Cerveaux poétiques / Poetic brains / Poetische Hirne. Approche comparée des rencontres entre littérature et théories du psychisme (Fribourg)

Publié le par Marc Escola (Source : ASLGC/SGAVL)

Colloque annuel de l'Association suisse de littérature générale et comparée (ASLGC)

21-22 novembre 2024, Université de Fribourg (CH)

Deadline 15/052024

En 1924, le manifeste du surréalisme proposait la définition suivante pour décrire l’objectif du mouvement : « Automatisme psychique pur par lequel on se propose d’exprimer, soit verbalement, soit par écrit, soit de toute autre manière, le fonctionnement réel de la pensée. ». Cette volonté de saisir la pensée en train de se produire, hors de toute censure par la raison, afin d’en donner une traduction immédiate dans les mots, s’inscrivait dans un Zeitgeist surdéterminé par les recherches en psychologie (l’invention de la psychologie expérimentale par Wilhelm Wundt quelques décennies auparavant, les théories de Pierre Janet) et en psychiatrie (les travaux d’Emile Kraepelin en Allemagne et d’Eugen Bleuler en Suisse), ainsi que par la naissance de la psychanalyse. L’activité de l’esprit, tant dans son exercice philosophique et créateur (Bergson, Valéry, et plus tôt Hippolyte Taine), que dans ses formes pathologiques, fascine les écrivain·es – et bien au-delà du seul surréalisme – qui espèrent découvrir des régions encore inexplorées du psychisme, capter des réserves inentamées de l’imagination. En 1923, Italo Svevo consacre un roman entier à la psyché troublée de son héros dans La coscienza di Zeno. De son côté, le ‘stream of consciousness’ théorisé dès 1890 par le philosophe et psychologue américain William James, offre aux romanciers du modernisme (Proust, Woolf, Joyce, Faulkner…) de nouvelles voies d’expression pour l’intériorité de leurs personnages.

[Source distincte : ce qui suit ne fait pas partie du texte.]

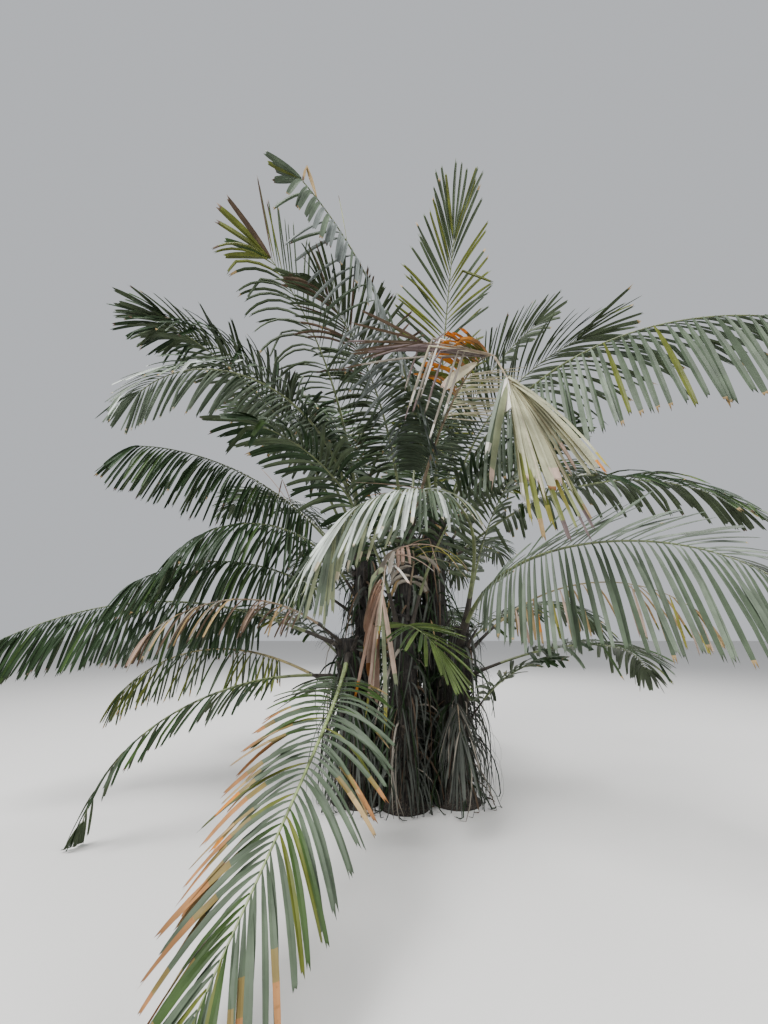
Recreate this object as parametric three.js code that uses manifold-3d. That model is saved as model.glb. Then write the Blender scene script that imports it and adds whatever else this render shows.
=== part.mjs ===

Si le manifeste, dont nous fêtons le centenaire, marque un moment de fécondité particulière entre la littérature, l’art et les théories scientifiques cherchant à saisir le fonctionnement de l’esprit, les premières décennies du XXe siècle ne sont qu’un exemple des périodes de dialogue entre création et représentations issues de la médecine et des sciences « psy ». Le colloque annuel de l’ASLGC/SGAVL souhaite se pencher sur ces rencontres entre littérature et science autour d’un objet commun, le psychisme (dont définition et délimitation sont d’emblée problématiques, ce que la diversité des appellations en fonction des courants et des époques laisse entrevoir : « esprit », « psyché », « cerveau », « appareil psychique », « mental », « cognition »…). Il sera l’occasion de réfléchir aux transferts épistémiques entre les disciplines intéressées par les processus psychiques et la littérature : avec quels objectifs ces champs se rencontrent-ils ? Quelles idées, quelles modélisations, quelles métaphores scientifiques de la pensée et du cerveau irriguent les productions littéraires au fil des siècles ? De la res cogitans cartésienne à la théorie neuronale (établie et défendue par Santiago Ramon y Cajal) en passant par la phrénologie de Gall qui suscita de nombreuses réactions chez les auteur·rices, de Goethe à Balzac, Dickens et Ch. Brontë, comment les théories du psychisme et de la conscience trouvent-elles une voie d’expression dans le champ de la création, de quelle puissance poétique sont-elles le véhicule ? À l’heure où les sciences cognitives, les neurosciences et l’intelligence artificielle façonnent les représentations de notre « appareil de pensée » et de ses processus, on voudrait sonder les zones d’échanges que cristallisent discours littéraire et scientifique, création fictionnelle et spéculation théorique, dans une approche doublement comparée : entre les langues et les contextes culturels d'une part, et les traditions savantes d'autre part. Si le cerveau est « un livre qui se lit lui-même » (Diderot), la langue dans laquelle il s’écrit détermine-t-elle la réception qui en est faite ? Au-delà d’une plasticité des discours et des représentations, il s’agira aussi de prêter attention à l’émergence de nouvelles formes, littéraires et de pensée, à mesure qu’a évolué la compréhension des mécanismes qui nous permettent de réfléchir – et de créer.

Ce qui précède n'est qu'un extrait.